Título: O desafio do Cade
Autor:
Fonte: O Estado de São Paulo, 14/08/2005, Notas e Informações, p. A3

O Conselho Administrativo de Defesa Econômica (Cade) tomou importante medida para equilibrar a concorrência no setor de mineração. O Cade aprovou a aquisição de quatro mineradoras pela Companhia Vale do Rio Doce, feita entre 2000 e 2001, mas obrigou a empresa a reduzir sua participação no mercado e a abrir mão do direito de preferência na compra dos excedentes da mina Casa de Ferro, que pertence à Companhia Siderúrgica Nacional (CSN). Graças à incorporação de concorrentes menores, a Vale havia aumentado a sua participação na oferta de minério de ferro granulado na Região Sudeste de 29% para 73%, e de 96% para 100% da oferta de minério de ferro fino. Com isso, afirmaram os conselheiros, a empresa poderia manipular os preços dos insumos de suas clientes - as siderúrgicas. Para evitar o risco de concentração econômica nos segmentos de minério de ferro e logística, o Cade determinou a perda do poder de veto da Vale na MRS, empresa controladora de um dos dois corredores ferroviários existentes no País para escoar a produção para o exterior. Com esse julgamento, a CSN poderá se converter na principal rival da Vale no mercado de minérios. Pelo porte das duas companhias e pelo impacto da decisão na economia, uma vez que ambas são decisivas para o desempenho do setor industrial no País, essa foi a decisão mais importante do Cade, em seus 43 anos de vida. Desde a abertura comercial, no início nos anos 90, esse foi o maior processo de concentração empresarial em nossa história, superando em muitos os casos da formação da AmBev e o da compra da Garoto pela Nestlé.

O problema da concentração econômica gerado pela fusão e incorporação de empresas é o desdobramento inevitável da revogação de monopólios públicos e da privatização de serviços essenciais. Com a desestatização da economia, acelerada pelo Plano Real, em 1994, era inevitável que a venda de empresas públicas no setor de infra-estrutura atraísse conglomerados multinacionais e levasse à formação de grandes grupos nacionais. E, como para o País o que está em jogo é a questão do desenvolvimento nacional, coibir a formação de oligopólios e combater a prática de dumping tornaram-se um dos principais desafios para os governantes.
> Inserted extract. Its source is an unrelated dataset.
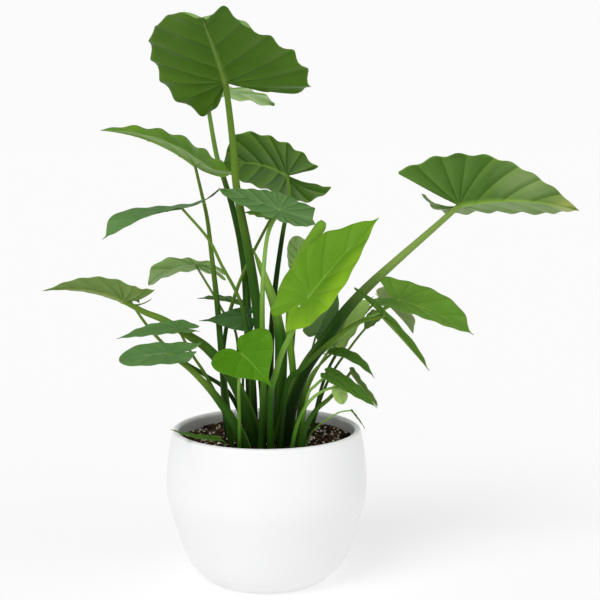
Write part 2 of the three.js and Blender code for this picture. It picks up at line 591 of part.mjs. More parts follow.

O primeiro a enfrentá-lo foi o então ministro da Fazenda, Fernando Henrique Cardoso, que modernizou o direito antitruste e institucionalizou o Sistema Brasileiro de Defesa da Concorrência (SBDC), constituído pela Secretaria de Direito Econômico (SDE) e pela Secretaria Especial de Acompanhamento de Preços (Seae), além do próprio Cade. Esses órgãos, no entanto, exercem funções por vezes justapostas e têm de seguir procedimentos administrativos complexos.

Além de tornar a avaliação dos atos de concentração econômica excessivamente morosa, prejudicando a iniciativa privada, isso também permite às partes derrotadas no Cade questionar as decisões do órgão nos tribunais, o que desmoraliza o SBDC.
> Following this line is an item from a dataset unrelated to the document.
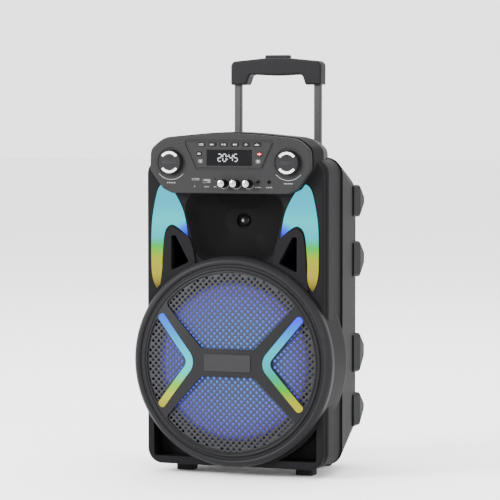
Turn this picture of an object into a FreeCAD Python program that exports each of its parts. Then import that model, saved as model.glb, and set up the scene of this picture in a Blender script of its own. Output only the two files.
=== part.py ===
import FreeCAD, Part
import math
import os

# Trolley party speaker with a 12-inch-class woofer, in millimetres.
# X runs to the right seen from the front, Y runs to the back, Z runs up from the floor.
# Places along Y are written as a depth behind the name plate, and deep() turns a depth into Y.

# Overall sizes
KNOB_TIP_DEPTH = -6.0
REAR_DEPTH = 306.0
MID_DEPTH = (KNOB_TIP_DEPTH + REAR_DEPTH) / 2
FACE_DEPTH = 36.0
PARTING_DEPTH = 129.0
BACK_WALL_DEPTH = 249.0
WALL = 3.5
EPS = 0.3

# Cabinet outline
HALF_WIDTH = 168.0
BEAD_HALF_WIDTH = 172.0
BEAD_FRONT_DEPTH = 40.0
BEAD_BACK_DEPTH = 79.0
BOTTOM = 16.0
SHOULDER = 564.0
SHOULDER_CORNER = 28.0
BOTTOM_CORNER = 28.0
POCKET_BACK_DEPTH = 75.0
BACK_HALF_WIDTH = 154.6
BACK_BOTTOM = 44.0
BACK_TOP = 541.0
BACK_CORNER = 44.0
SPINE_HALF = 97.0
SPINE_DEPTH = 270.0
SPINE_LOW = 56.0
SPINE_HIGH = 536.0

# Woofer and grille
WOOFER_Z = 204.0
MESH_RADIUS = 164.0
WINDOW_RADIUS = 160.0
RING_RADIUS = 188.0
RING_BACK_DEPTH = 38.0
BULGE_BACK_DEPTH = 120.0
BRACE_RISE = 16.0
WOOFER_HOLE = 140.0
FLANGE_RADIUS = 156.0
SCREW_CIRCLE = 145.0
WOOFER_SCREWS = 8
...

Muitas foram as propostas para superar esse problema, mas nenhuma delas saiu do papel. O projeto mais recente tenta incorporar as linhas mestras de todas elas e foi apresentado recentemente pelas equipes econômica e jurídica do presidente Lula, tendo sido submetido a um debate público patrocinado pela FGV. Ele tem o mérito de reduzir o número de órgãos do SBDC, reformular as competências do Cade, ampliar o mandato de seus conselheiros e simplificar e agilizar o processo de avaliação das operações de fusão e aquisição. No entanto, algumas das inovações propostas têm causado polêmica. A mais importante é a relativa à imposição do exame prévio das fusões e incorporações, que hoje são julgadas pelos órgãos antitruste somente depois de realizadas. Como o Cade não dispõe de um corpo técnico suficientemente numeroso, a iniciativa privada teme que ele não tenha condições de exercer suas novas tarefas com eficiência, especialmente nas operações de alta complexidade financeira e técnica.

Por isso, o processo em que a Vale e a CSN se enfrentaram, no Cade, é mais um estímulo para que o governo aperfeiçoe seu projeto de reforma do SBDC. O clima político do País não pode ser justificativa para mais delongas, uma vez que a eficiência do sistema de defesa da concorrência é um fator de atração de capitais.